I had very little experience of babies and, looking back, was quite clueless about what they needed. As the front door closed behind me when we took my firstborn home, I remember the overwhelming feeling of responsibility and fear that I wouldn’t know what to do for this tiny, vulnerable, brand new person. I held her in my arms and gazed in wonder and trepidation. I was scared of everything. I wouldn’t take her out of the house for the first three weeks, almost drowned her at the first bath time and was completely bamboozled by the whole burping thing. Someone had told me that breastfed babies don’t need winding – what rubbish! Three things helped me limp through the first few months and gave me confidence for the first year:
The most effective moral support and wisest words of wisdom came from Hilary the Health Visitor who told me to listen to all the advice that everyone was giving me constantly, to express gratitude graciously and then ignore it. She told me that whatever I chose to do would be the right thing for my child and it didn’t matter what other people thought – “you can’t be a perfect Mum, but you will be good enough”. Her words were reassuring and comforting. Hilary mopped my tears, celebrated my small victories and encouraged me through the mystery of babies. She was gentle, kind, patient, a great listener and had just the right balance of laughing with me and at me.
Hilary introduced me to my second saviour – Infacol (I expect there are other similar colic remedies available). My poor daughter number one hardly slept in her first four weeks – I took to keeping a record to prove my point – she was averaging 9 hours out of 24. She cried constantly, I couldn’t put her down, I had a bout of mastitis (big ouch) and I was exhausted. I fed her, changed her, fed her again, nursed her up and down and she just wouldn’t settle. The problem was what I wasn’t doing; thanks to some pretty poor advice, I didn’t wind her after feeding and I didn’t know about colic. Infacol fifteen minutes before a feed and half an hour of winding afterwards were the much needed solution and settled regular, long sleeps followed for both of us. So look out for the signs – a baby who can’t lie down without crying and pulls their knees up probably has trapped wind and, if you have ever had indigestion you will know, it’s painful.
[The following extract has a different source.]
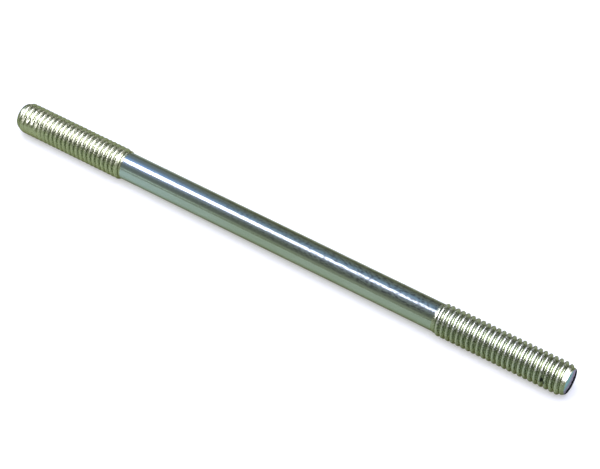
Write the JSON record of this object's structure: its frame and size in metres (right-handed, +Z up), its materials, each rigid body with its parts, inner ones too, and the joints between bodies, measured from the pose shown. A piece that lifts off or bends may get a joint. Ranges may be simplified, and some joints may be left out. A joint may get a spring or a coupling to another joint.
{
  "type": "cylinder stud",
  "caption": "Straight steel stud that clamps an engine's cylinder: a plain shank with a rolled M6 thread at each end, bright zinc plated.",
  "frame": {"origin": "on the stud's axis where the crankcase thread's full crest ends, level with the crankcase's face once it is screwed in", "axes": "+X along the stud's axis, out of the crankcase towards the end that takes the cylinder-head nut; +Z up, square to the axis"},
  "size_m": [0.1175, 0.006, 0.006],
  "materials": {
    "zinc_plate": "bright zinc plate with a faint olive passivation, glossy and slightly mottled, darker and greener in the thread grooves"
  },
  "bodies": {
    "root": {"cylinder_stud": "zinc_plate"}
  },
  "joints": []
}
Finally, my very dear friend Mel (Manager of a nursery), gave me the Complete Book of Babycare by Elizabeth Fenwick. Born in 1994, daughter number one arrived in a world free of the internet and google when help came from books. This particular one suited me perfectly – it was effectively, a step-by-step guide with pictures! There was even a suggested routine, and we all know how important routine is. It helped me enormously and provided me with a framework to work within. Life settled and I finally started to enjoy my beautiful baby. It seems like only yesterday; now she’s just completed an MA and is starting out in the world of work. I am overwhelmingly proud of both my daughters, their childhood has flashed by and if I would be so bold as to offer any new parent a spot of advice, it would be to enjoy what each stage has to offer – savour every moment.